В течение долгого времени Булгаков добивался разрешения на выезд за границу. Ему очень хотелось повидать мир, хотелось побывать там, где нет Советской власти, окунуться с головой в ту, прежнюю жизнь. «Я должен и я имею право видеть хотя бы кратко — свет. Проверяю себя, спрашиваю жену, имею ли я это право. Отвечает — имеешь», — писал Михаил Афанасьевич Вересаеву.
Если раньше Булгаков просил об изгнании из страны, то в 1934 году добивался всего лишь временного выезда. Так, во всяком случае, утверждал он сам. Конечно же, он мыслил себе отъезд за границу только вместе с Еленой Сергеевной и никак иначе. По собственному признанию — не желал оставлять заложников, выезжая из страны в одиночку.
История с заграничными паспортами обернулась циничным фарсом. Булгакова с женой пригласил к себе служащий иностранного отдела Мосгубисполкома некто Борисполец.
Они явились окрыленными, полными надежд. «Борисполец встал навстречу из-за стола, — писала в дневнике Елена Сергеевна. — На столе лежали два красных паспорта. Я хотела уплатить за паспорта, но Борисполец сказал, что паспорта будут бесплатные. „Они выдаются по особому распоряжению, — сказал он с уважением. — Заполните анкеты внизу“.
И мы понеслись вниз. Когда мы писали, М. А. (Михаил Афанасьевич. — А. Ш.) меня страшно смешил, выдумывая разные ответы и вопросы. Мы много хихикали, не обращая внимания на то, что из соседних дверей вышли сначала мужчина, а потом дама, которые сели за стол и что-то писали.
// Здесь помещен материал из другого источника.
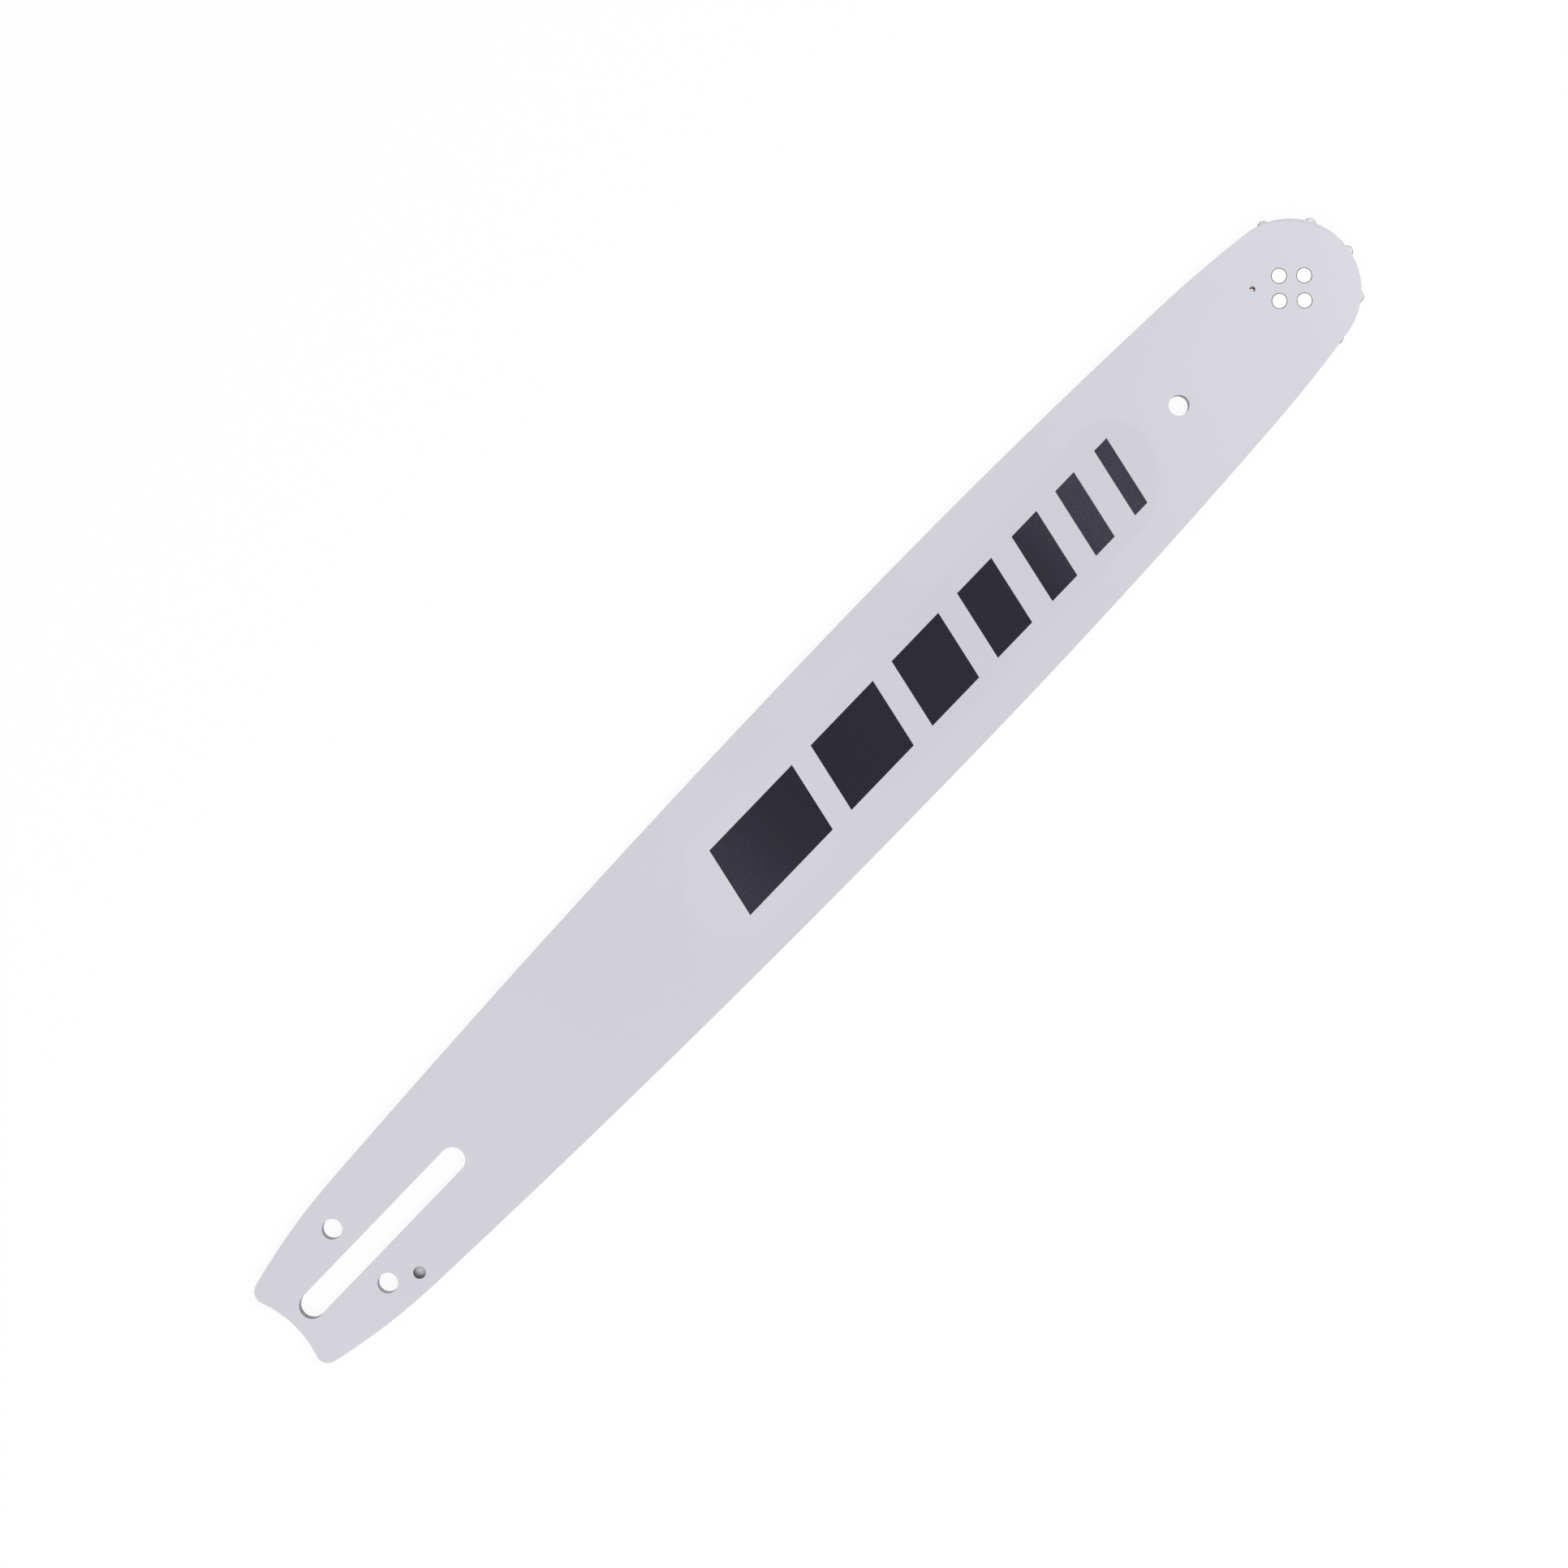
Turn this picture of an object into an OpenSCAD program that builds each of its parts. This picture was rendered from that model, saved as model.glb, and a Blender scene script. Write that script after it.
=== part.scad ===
// Chainsaw guide bar with a sprocket nose, laid flat.
// Two steel side plates hold a narrower core plate between them. The core stops short of
// both rails, so the gap left between the plates is the groove that the chain runs in.
// At the nose the plates carry a toothed sprocket on a ring of rollers round a riveted race.
// Origin: middle of the stud slot, on the lower face. +X runs to the nose, +Z is up.

/* [Bar outline] */
// Distance from the middle of the stud slot to the centre of the nose's arc
nose_x = 412.1; // [330:0.1:520]
// Radius of the rounded nose
nose_r = 22.5; // [21:0.1:24]
// Half of the angle over which the nose is round, up to where each flank meets it
nose_wrap = 82; // [70:1:86]
// Distance from the centre of the nose's arc back to the start of the nose flank
shoulder_back = 32.5; // [20:0.5:60]
// Width over the rails at the start of the nose flank
shoulder_w = 51.5; // [48:0.1:55]
// Distance from the middle of the stud slot to the widest place
belly_x = 242.6; // [180:0.1:280]
// Width over the rails at the widest place
belly_w = 59.1; // [56:0.1:66]
// Width over the rails at the middle of the stud slot
slot_section_w = 46.2; // [43:0.1:52]

/* [Tail] */
// Distance from the middle of the stud slot back to the start of the tail's horns
tail_back = 39.4; // [38.5:0.1:46]
// Width over the rails at the start of the tail's horns
tail_w = 34.4; // [31:0.1:37]
// Radius of the two rounded horns
horn_r = 4; // [2.5:0.1:5]
// Radius of the hollow between the horns
hollow_r = 35.4; // [28:0.1:60]

/* [Laminations] */
// Thickness of each side plate
plate_t = 1.3; // [1:0.05:2]
// Width of the chain groove, which is the thickness of the core plate
groove_w = 1.4; // [1.2:0.05:1.8]
// Depth of the chain groove below the rails
groove_depth = 6.5; // [5:0.1:8]
// Length of the chain's way in at the tail, where the groove is flared
flare_len = 9; // [4:0.5:14]
// Depth of the flare in each side plate, at the tail's end
flare_depth = 0.4; // [0.1:0.05:0.6]
// Width of the ground bevel at the tip of the nose, from where it fades out on both sides
nose_bevel_w = 1.4; // [0.6:0.1:3]
// Depth of the ground bevel at the tip of the nose
nose_bevel_h = 0.2; // [0.1:0.05:0.5]

/* [Stud slot and holes] */
// Width of the slot for the clamping studs
slot_w = 8.3; // [7:0.1:10]
// Length of the slot from end to end
slot_len = 71.8; // [50:0.1:73]
// Diameter of the two chain tensioner holes
tension_hole_d = 6.5; // [4:0.1:8]
// Distance of the tensioner holes behind the middle of the slot
tension_hole_back = 10.1; // [2:0.1:20]
// Distance between the centres of the two tensioner holes
tension_hole_span = 24.4; // [20:0.1:26]
// Diameter of the oil inlet in each side plate
oil_hole_d = 4; // [2:0.1:5]
// Distance of the oil inlets behind the middle of the slot
oil_hole_back = 0.8; // [0:0.1:3]
// Distance of the oil inlets from the bar's centre line
oil_hole_out = 17.1; // [15.5:0.05:18.5]
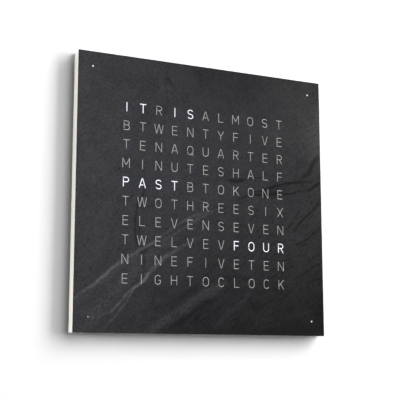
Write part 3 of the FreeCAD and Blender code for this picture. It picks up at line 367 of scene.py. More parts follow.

Когда мы поднялись наверх, Борисполец сказал, что уже поздно, паспортистка ушла и паспорта не будут нам выданы. „Приходите завтра“.
„Но завтра 18-е (шестидневка)“. — „Ну, значит, 19-го“.
На обратном пути М. А. сказал:
— Слушай, а это не эти типы подвели?! Может быть, подслушивали? Решили, что мы радуемся, что уедем и не вернемся?.. Да нет, не может быть. Давай лучше станем мечтать, как мы поедем в Париж!